In typical high-traffic secenarios, server clusters ( e.g, game servers or chat platforms) must handle billions of concurrent TCP connections. To achieve this, they require deployment of distributed infrastructure componets including Kubernetes pods and virtual machines. For traffic aggregatin, a gateway layer - typically implemented as multiple load balancers - is essential to establish an effecient framework.

T’o understand load balancers(LBs), refer to resources like Wikipedia. Two common LB implementations are reverse proxy and DNAT(Destionation Network Address Translation). The TCP flow collision problem occurs specifically in DNAT-based load balancers.

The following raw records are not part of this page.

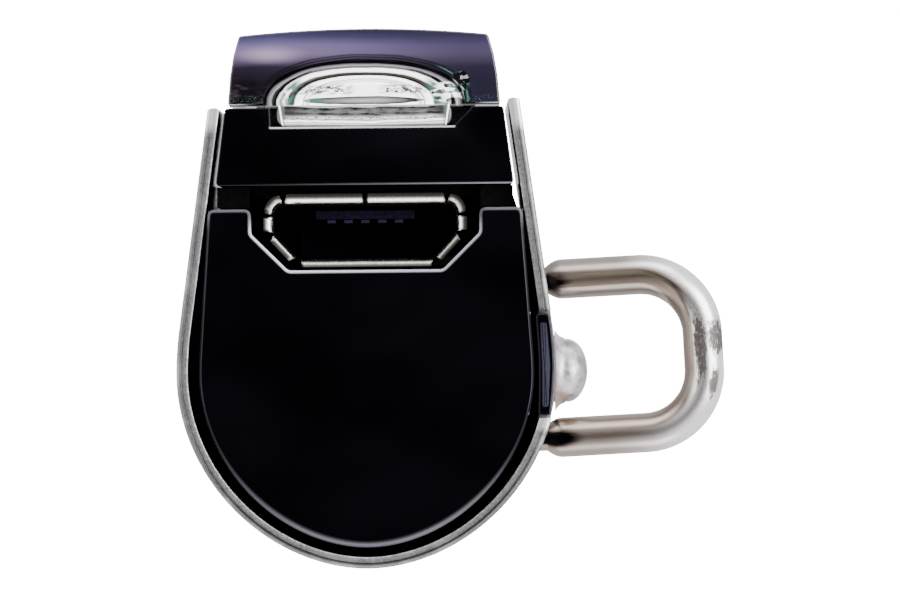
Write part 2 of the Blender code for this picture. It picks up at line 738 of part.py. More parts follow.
def make_button():
    """The flush button in the band's front edge, and the switch that it presses."""
    inner, outer = BUTTON_X
    front = FRONT + 0.05
    low = (inner, front, BUTTON_Z[0])
    button = box("unlock_button", low, (outer, BUTTON_REAR, BUTTON_Z[1]), "gloss_black", round_off=0.12)
    lip = box("button_lip", (inner, -21.6, -0.9), (6.73, -20.7, 1.6), None)
    join(button, lip)
    join(button, box("button_stem", (5.62, -22.7, -0.07), (6.9, -21.9, 0.73), None))
    low = (inner + 0.1, front - 1, BUTTON_Z[0] + 0.27)
    high = (outer - 0.14, front + 0.12, BUTTON_Z[1] - 0.27)
    cut(button, box("button_panel", low, high, None))
    switch = box("button_switch", (4.7, -22.9, -0.5), (5.35, -21.7, 1.16), "matte_black")
    join(switch, rod("button_switch_tip", 0.28, (5.2, -22.3, 0.33), 0.25, "X", None, segments=16))


make_band()
make_lower_housing()
make_upper_housing()
make_top_cover()
make_lens()
make_inner_frame()
make_rear()
make_port()
make_board()
make_chassis()
make_shackle()
make_locking_plate()
make_drive()
make_plunger()
make_button()
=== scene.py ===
"""Looks of the miniature disc brake lock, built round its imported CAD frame.

Sizes are in millimetres in the row frame: +X to the shackle, +Z to the dome, -Y to the charging port.
The main sizes are read from the frame, and the rest are the shape's own proportions.
"""

import json
import math

import bmesh
import bpy
from mathutils import Matrix, Vector


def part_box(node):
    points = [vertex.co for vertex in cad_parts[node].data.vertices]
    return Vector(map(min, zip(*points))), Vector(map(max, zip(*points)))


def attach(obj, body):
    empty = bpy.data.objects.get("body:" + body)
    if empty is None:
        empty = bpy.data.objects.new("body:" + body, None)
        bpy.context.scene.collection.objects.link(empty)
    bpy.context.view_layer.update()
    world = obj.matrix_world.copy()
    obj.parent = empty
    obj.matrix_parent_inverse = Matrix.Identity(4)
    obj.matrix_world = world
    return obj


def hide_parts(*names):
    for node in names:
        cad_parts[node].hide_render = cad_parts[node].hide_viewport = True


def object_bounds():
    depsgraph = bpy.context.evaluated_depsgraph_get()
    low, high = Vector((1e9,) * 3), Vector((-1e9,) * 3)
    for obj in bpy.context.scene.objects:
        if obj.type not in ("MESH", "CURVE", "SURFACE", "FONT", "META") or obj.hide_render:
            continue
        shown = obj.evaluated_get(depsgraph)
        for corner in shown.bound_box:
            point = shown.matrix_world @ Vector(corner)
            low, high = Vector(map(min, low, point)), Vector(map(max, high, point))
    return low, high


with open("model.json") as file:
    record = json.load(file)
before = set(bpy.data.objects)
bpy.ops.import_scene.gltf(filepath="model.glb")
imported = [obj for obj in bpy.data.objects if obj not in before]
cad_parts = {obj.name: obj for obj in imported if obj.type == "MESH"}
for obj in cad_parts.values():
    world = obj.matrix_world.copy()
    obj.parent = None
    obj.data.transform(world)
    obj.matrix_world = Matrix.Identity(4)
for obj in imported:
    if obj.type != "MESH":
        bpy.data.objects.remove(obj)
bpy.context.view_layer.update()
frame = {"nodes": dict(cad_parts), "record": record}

MM = 0.001


def node_box(name):
    """Lowest and highest corner of a CAD node in millimetres."""
    low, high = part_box(name)
    return low / MM, high / MM


BAND_LOW, BAND_HIGH = node_box("steel_band")
HOUSING_LOW, HOUSING_HIGH = node_box("lower_housing")
BLOCK_LOW, BLOCK_HIGH = node_box("upper_housing")
DOME_LOW, DOME_HIGH = node_box("top_cover")
LENS_LOW, LENS_HIGH = node_box("lens")
SHELL_REAR = node_box("usb_shell")[1].y
LIP_ROOT = -23.3
SHACKLE_LOW, SHACKLE_HIGH = node_box("shackle")
PLUNGER_LOW, PLUNGER_HIGH = node_box("arming_plunger")
BUTTON_LOW, BUTTON_HIGH = node_box("unlock_button")

# Body, seen from the front
HALF_WIDTH = BAND_HIGH.x
DROP = 7.47
ROUNDNESS = 1.92
SHOULDER_RADIUS = 13.0
BAND_TAPER = math.radians(7.9)
BAND_THICKNESS = 0.46
BAND_TOP_LEFT = 10.32
BAND_TOP_RIGHT = BAND_HIGH.z
HOUSING_INSET = 0.87
HOUSING_TAPER = math.radians(3.8)
HOUSING_STRETCH = 1.01
WALL = 0.75
PORT_NOTCH = ((4.38, 5.45), (2.97, 4.05))
BLOCK_HALF_TOP = 5.36
DOME_CORNER_Z = 13.08
DOME_HALF_TOP = 4.80
RECESS_BACK = -21.0
ARCH_POWER = 2.3
LENS_FOOT = 10.33
LENS_ARCH = (3.8, 1.68)
BAR_HALF = 3.36
BAR_LOW = 9.62
BAR_HIGH = 10.43
SILL = 9.56
RIB_FRONT = -20.5
BAND_NOTCH_REAR = -21.3

# Lock frame, tilted up towards the shackle
LOCK_Y = (PLUNGER_LOW.y + PLUNGER_HIGH.y) / 2
LOCK_Z = 0.145
LOCK_TILT = math.radians(2.7)
LEG_HALF_SPACING = 3.125
WIRE_RADIUS = (SHACKLE_HIGH.y - SHACKLE_LOW.y) / 2
SHANK_RADIUS = 0.5
GROOVE_RADIUS = 0.32
GROOVE = (3.85, 4.55)
LEG_TIP = 3.1
SHOULDER_UPPER = 7.18
SHOULDER_LOWER = 6.86
SHOULDER_LENGTH = 0.62
LOOP_END = 13.24
BEND_RADIUS = 2.42
LOCK_FRAME = Matrix.Translation((0, LOCK_Y, LOCK_Z)) @ Matrix.Rotation(-LOCK_TILT, 4, "Y")

# Brightness of the plain background
PLAIN_WHITE = 18.0


# ---- node helpers


def set_stops(marks, stops):
    """Fill a colour ramp with (place, colour) pairs, where a plain number is a grey level."""
    while len(marks) < len(stops):
        marks.new(0.5)
    for mark, (place, color) in zip(marks, stops):
        mark.position = place
        mark.color = (*color, 1.0) if isinstance(color, tuple) else (color, color, color, 1.0)


def operator(operation):
    """A method that adds one calculation to the shader."""
    return lambda self, *others: self.finish.calc(operation, self, *others)


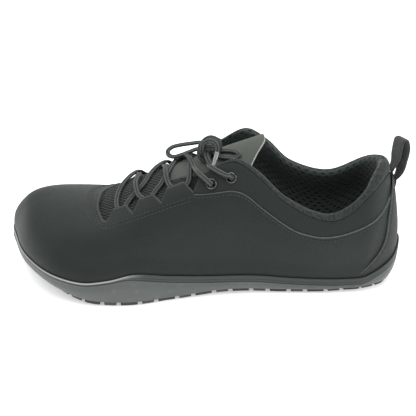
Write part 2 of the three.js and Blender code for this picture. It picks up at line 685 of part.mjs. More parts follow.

Consider this simulation of two flow:

In this scenario:

  1. Flow1 and Flow2 originate from the same client (IP1:PORT1)
  2. Both target different gateway endpoints (GWIP1:GWPORT1 vs GWIP2:GWPORT2)
  3. The client’s TCP stack reuses the source port since destinations differ
  4. With high connection volumes, port reuse probability increases significantly
  5. Both gateways perform DNAT, rewriting destination to VMIP1:VMPORT1
  6. When hashed to the same backend VM, the flows share identical 5-tuples: (SrcIP=IP1, SrcPort=PORT1, DstIP=VMIP1, DstPort=VMPORT1, Protocol=TCP)
  7. This 5-tuple collision causes flow misidentification at the server.

When Collisions Occur

TCP flow collisions result from specific coincidences in 4-tuple matching. Their impact varies by deployment scenario:

Client Type Collision Risk Recommendation
Direct user clients (Low connection volume per IP) Negligible (< 0.001%) Acceptable risk Implement standard TCP retry mechanisms
Gateway-concentrated traffic (CDN/anti-DDoS egress points) High (> 1% possible) Requires mitigation Especially when few gateway IPs funnel massive traffic

TCP Flow Collision Probability Formula

**The results arefrom DeepSeek-R1. To simplify the results, we consider that all flows come from the same client. Multiple flows are evenly distributed by multiple clients, resulting in the same outcome. **

The result has not been proven by probability theory. To verify the accuracy of the formula, I simulate the situation by a simple golang program. The results are close and for reference only.

Where:

  • N = Total concurrent TCP flows
  • R = Number of real servers
  • S = Source port range size (typically 64,512)
  • L = Number of load balancers (each with unique VIP)
  • C = Number of distinct client IPs

Key Assumptions:

  1. Each LB has a unique Virtual IP (VIP)
  2. Flows are evenly distributed across LBs ($\frac{N}{L}$ flows per LB)
  3. Real servers see original client IP/port after DNAT
  4. Collisions occur when two flows to the same real server have identical:
    (client IP, client port, server IP, server port)

Formula Derivation:

  1. Per-LB flow distribution:
    Probability a flow goes to LB $i$: $P(LB_i) = \frac{1}{L}$

  2. Collision condition:
    Two flows collide when:

    • Same client IP/port (probability $\frac{1}{C \cdot S}$)
    • Different LBs (probability $\frac{L-1}{L}$)
    • Same real server (probability $\frac{1}{R}$)
  3. Simplified conservative model:

$$ P_{\text{collision}} \approx \left(1 - \left(1 - \frac{1}{R \cdot S}\right)^{N \cdot \frac{L-1}{L}}\right) \times 100% $$

Simulation Result

1
2
3
4
5
6
7
N(10000) R(10) S(60000) L(1) C(1) Simulation collision: 0.000%, Formula collision: 0.000%
N(10000) R(10) S(60000) L(2) C(1) Simulation collision: 0.820%, Formula collision: 0.830%
N(100000) R(10) S(60000) L(2) C(1) Simulation collision: 8.358%, Formula collision: 7.996%
N(100000) R(20) S(60000) L(2) C(1) Simulation collision: 4.198%, Formula collision: 4.081%
N(100000) R(30) S(60000) L(2) C(1) Simulation collision: 2.762%, Formula collision: 2.740%
N(100000) R(30) S(60000) L(3) C(1) Simulation collision: 3.700%, Formula collision: 3.636%
N(200000) R(30) S(60000) L(3) C(2) Simulation collision: 3.623%, Formula collision: 3.636%

Mitigation Strategies

Isolate Upstream Gateways

  • Mechanism: Assign dedicated real servers per gateway
  • Effect: Eliminates cross-gateway 4-tuple collisions
  • Deployment: Requires gateway-aware load balancing

Increase Client IP Diversity

From the formula last section, the percentage is relatively by total concurrent TCP flows.

  • Increase the client IPs, use a larger IP pool
  • Enable IPv6 to expand client IP space

Optimize Load Balancers Count

Increasing the number of load balancers may raise the collision rate. Conversely, fewer load balancers reduce collision occurrences.

Switch Load Balancers to Fullnat mode

Migrating load balancers to FullNat mode will eliminate flow collisions fundamentally, though it demands higher performance and resource capabilities from LB services.